(Object data in JSON)
— begin —

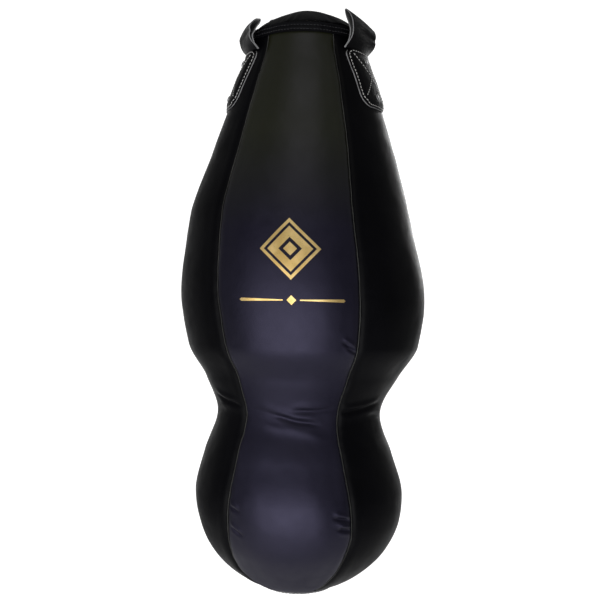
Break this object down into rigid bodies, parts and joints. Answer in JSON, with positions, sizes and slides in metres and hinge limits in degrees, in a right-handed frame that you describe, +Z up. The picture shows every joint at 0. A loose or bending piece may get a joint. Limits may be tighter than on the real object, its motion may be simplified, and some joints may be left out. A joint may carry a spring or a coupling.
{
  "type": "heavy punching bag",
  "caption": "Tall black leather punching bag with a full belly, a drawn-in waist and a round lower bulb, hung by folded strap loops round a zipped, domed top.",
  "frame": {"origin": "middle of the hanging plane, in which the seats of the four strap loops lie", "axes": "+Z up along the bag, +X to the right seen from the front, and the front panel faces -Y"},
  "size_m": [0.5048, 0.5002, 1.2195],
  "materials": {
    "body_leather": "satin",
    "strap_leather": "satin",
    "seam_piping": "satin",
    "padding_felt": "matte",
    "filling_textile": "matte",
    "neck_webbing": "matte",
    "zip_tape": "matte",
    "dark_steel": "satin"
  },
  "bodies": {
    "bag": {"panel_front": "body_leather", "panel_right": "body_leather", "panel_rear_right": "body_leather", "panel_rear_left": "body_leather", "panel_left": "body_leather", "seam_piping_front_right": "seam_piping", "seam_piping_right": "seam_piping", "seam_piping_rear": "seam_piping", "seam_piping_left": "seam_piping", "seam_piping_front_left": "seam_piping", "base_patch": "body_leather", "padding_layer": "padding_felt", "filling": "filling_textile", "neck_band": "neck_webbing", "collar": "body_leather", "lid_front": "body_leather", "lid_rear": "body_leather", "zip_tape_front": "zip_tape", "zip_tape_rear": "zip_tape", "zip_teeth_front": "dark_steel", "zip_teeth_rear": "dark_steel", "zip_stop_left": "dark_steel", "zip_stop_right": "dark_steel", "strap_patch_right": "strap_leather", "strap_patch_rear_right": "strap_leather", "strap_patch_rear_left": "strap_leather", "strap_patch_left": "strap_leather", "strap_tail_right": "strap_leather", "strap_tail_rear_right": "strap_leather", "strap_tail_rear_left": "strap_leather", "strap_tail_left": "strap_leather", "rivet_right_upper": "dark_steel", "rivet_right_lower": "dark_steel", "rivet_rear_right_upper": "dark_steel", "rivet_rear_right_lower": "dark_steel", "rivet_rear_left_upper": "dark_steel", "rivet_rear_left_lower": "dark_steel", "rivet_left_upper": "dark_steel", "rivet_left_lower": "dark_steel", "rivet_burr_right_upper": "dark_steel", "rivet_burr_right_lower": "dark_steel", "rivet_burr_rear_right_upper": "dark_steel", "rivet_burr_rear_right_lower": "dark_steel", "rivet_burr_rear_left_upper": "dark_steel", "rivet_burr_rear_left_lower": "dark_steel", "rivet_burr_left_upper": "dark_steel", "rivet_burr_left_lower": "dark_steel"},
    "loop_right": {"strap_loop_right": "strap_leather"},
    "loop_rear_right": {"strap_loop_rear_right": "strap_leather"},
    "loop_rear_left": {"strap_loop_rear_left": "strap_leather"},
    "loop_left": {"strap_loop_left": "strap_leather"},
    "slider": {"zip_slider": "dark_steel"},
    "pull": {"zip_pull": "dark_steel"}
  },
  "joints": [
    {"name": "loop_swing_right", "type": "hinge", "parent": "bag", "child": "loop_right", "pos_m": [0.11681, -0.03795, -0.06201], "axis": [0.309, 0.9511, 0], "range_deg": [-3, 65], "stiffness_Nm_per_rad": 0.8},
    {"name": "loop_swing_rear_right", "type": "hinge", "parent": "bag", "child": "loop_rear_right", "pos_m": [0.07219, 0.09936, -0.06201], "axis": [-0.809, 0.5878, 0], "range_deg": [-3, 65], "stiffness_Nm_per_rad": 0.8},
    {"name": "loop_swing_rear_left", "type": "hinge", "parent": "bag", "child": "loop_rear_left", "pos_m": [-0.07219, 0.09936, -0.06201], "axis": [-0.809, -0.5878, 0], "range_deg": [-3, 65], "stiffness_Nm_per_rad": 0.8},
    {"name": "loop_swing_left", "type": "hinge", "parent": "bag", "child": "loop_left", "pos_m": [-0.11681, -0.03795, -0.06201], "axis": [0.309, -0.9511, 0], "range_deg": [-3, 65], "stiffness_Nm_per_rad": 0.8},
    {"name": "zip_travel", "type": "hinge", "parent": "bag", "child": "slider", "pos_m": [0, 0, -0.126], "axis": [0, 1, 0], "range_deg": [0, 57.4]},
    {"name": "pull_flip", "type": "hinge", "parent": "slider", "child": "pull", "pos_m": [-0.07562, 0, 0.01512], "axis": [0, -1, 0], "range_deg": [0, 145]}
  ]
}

— end —
— begin —

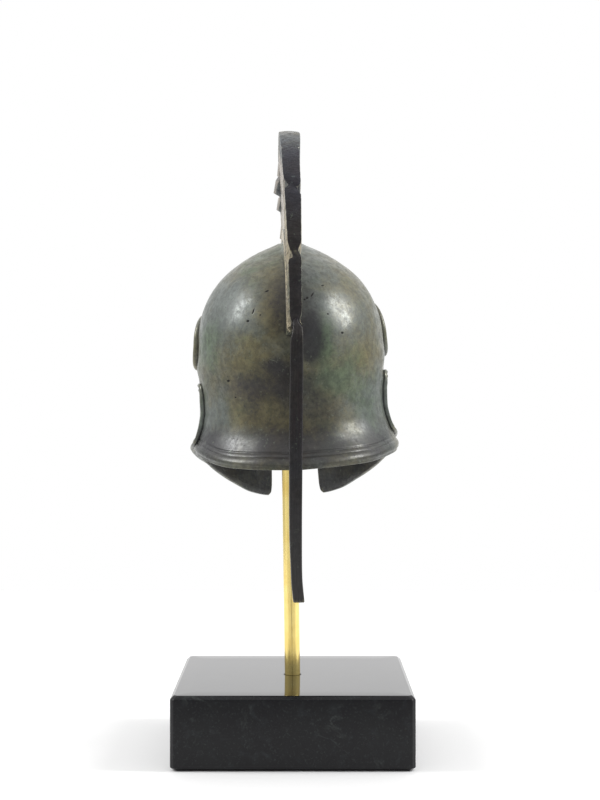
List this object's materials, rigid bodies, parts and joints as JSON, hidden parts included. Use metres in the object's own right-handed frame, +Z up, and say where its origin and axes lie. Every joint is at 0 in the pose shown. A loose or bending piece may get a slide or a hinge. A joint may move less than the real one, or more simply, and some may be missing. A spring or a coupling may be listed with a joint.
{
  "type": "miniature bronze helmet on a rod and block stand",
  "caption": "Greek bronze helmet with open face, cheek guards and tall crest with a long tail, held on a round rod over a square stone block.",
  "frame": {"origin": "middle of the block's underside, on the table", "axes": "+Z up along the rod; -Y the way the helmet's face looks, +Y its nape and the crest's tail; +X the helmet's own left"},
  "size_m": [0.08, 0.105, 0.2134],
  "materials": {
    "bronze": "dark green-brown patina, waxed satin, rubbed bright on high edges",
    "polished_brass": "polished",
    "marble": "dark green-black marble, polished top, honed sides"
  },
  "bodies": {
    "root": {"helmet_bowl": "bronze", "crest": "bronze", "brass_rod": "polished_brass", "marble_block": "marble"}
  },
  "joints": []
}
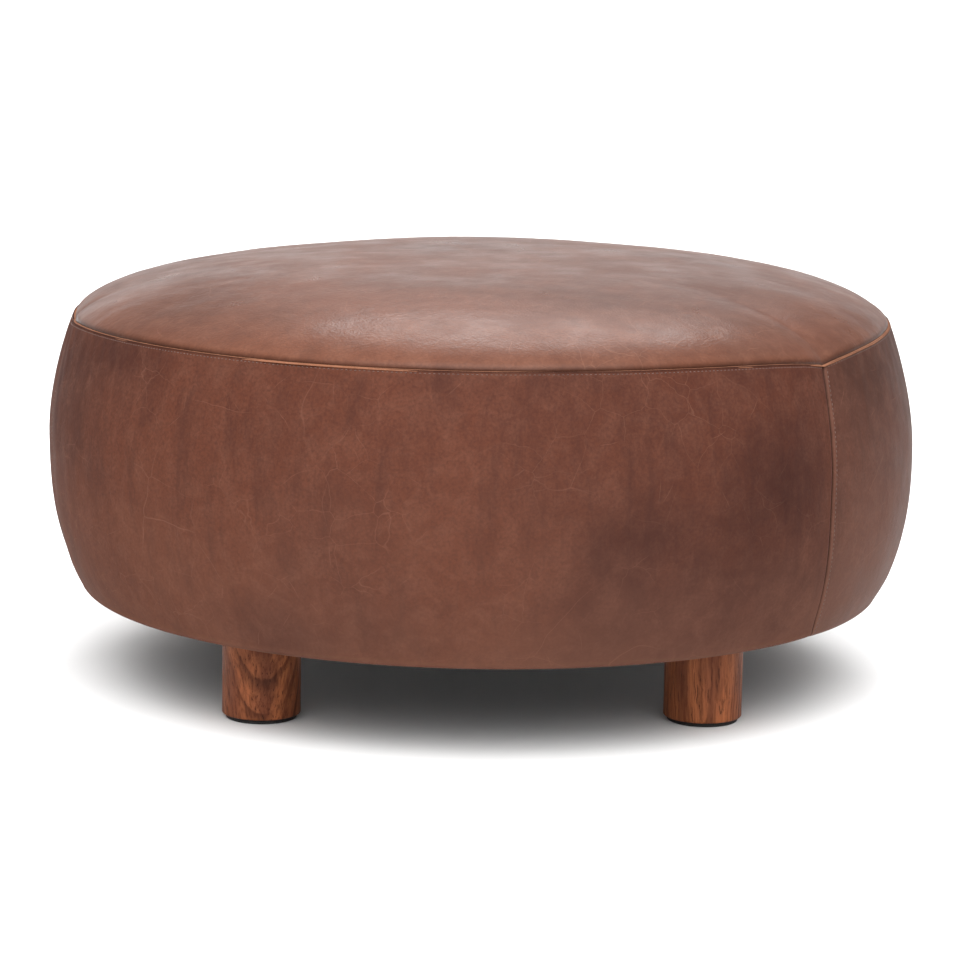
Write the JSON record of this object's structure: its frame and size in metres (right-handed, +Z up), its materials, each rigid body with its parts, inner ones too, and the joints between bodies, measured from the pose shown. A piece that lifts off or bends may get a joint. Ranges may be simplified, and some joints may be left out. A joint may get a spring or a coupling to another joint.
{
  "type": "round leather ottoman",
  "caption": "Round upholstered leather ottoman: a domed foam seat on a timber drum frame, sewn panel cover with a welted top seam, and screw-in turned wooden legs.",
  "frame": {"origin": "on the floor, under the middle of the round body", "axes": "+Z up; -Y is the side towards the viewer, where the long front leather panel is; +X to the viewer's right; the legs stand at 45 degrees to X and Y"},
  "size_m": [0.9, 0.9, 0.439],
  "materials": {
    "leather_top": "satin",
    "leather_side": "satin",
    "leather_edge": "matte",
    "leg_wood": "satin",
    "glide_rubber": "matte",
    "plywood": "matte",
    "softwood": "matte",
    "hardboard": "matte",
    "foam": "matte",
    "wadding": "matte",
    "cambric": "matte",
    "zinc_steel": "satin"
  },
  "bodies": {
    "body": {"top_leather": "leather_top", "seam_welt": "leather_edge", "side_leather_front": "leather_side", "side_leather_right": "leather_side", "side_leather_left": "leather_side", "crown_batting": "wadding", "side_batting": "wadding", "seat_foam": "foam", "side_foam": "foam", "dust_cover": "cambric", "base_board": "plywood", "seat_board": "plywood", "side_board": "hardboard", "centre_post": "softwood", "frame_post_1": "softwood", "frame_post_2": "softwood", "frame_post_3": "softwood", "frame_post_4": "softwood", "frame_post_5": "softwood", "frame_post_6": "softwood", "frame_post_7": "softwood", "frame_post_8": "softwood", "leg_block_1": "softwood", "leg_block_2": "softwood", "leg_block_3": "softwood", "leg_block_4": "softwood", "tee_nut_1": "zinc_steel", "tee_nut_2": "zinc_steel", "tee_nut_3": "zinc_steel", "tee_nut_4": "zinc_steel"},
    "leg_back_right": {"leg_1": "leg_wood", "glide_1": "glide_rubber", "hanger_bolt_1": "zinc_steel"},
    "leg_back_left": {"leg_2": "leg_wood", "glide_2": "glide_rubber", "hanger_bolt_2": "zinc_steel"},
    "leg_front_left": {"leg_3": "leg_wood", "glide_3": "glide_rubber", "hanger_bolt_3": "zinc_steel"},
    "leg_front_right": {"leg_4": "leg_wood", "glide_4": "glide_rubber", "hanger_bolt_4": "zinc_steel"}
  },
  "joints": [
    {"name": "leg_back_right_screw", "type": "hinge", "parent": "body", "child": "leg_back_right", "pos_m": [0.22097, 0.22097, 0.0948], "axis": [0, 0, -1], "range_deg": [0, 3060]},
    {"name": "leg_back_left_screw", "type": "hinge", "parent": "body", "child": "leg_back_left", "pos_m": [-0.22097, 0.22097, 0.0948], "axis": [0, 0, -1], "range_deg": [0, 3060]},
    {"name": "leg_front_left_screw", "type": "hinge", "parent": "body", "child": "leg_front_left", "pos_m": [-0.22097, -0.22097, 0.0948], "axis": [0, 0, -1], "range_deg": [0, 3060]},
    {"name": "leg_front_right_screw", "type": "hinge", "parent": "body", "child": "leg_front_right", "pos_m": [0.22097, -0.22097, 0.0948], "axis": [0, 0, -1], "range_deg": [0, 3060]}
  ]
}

— end —

→ Brief
Pick out each line in the material containing "where".

→ Full response
List this object's materials, rigid bodies, parts and joints as JSON, hidden parts included. Use metres in the object's own right-handed frame, +Z up, and say where its origin and axes lie. Every joint is at 0 in the pose shown. A loose or bending piece may get a slide or a hinge. A joint may move less than the real one, or more simply, and some may be missing. A spring or a coupling may be listed with a joint.
  "frame": {"origin": "on the floor, under the middle of the round body", "axes": "+Z up; -Y is the side towards the viewer, where the long front leather panel is; +X to the viewer's right; the legs stand at 45 degrees to X and Y"},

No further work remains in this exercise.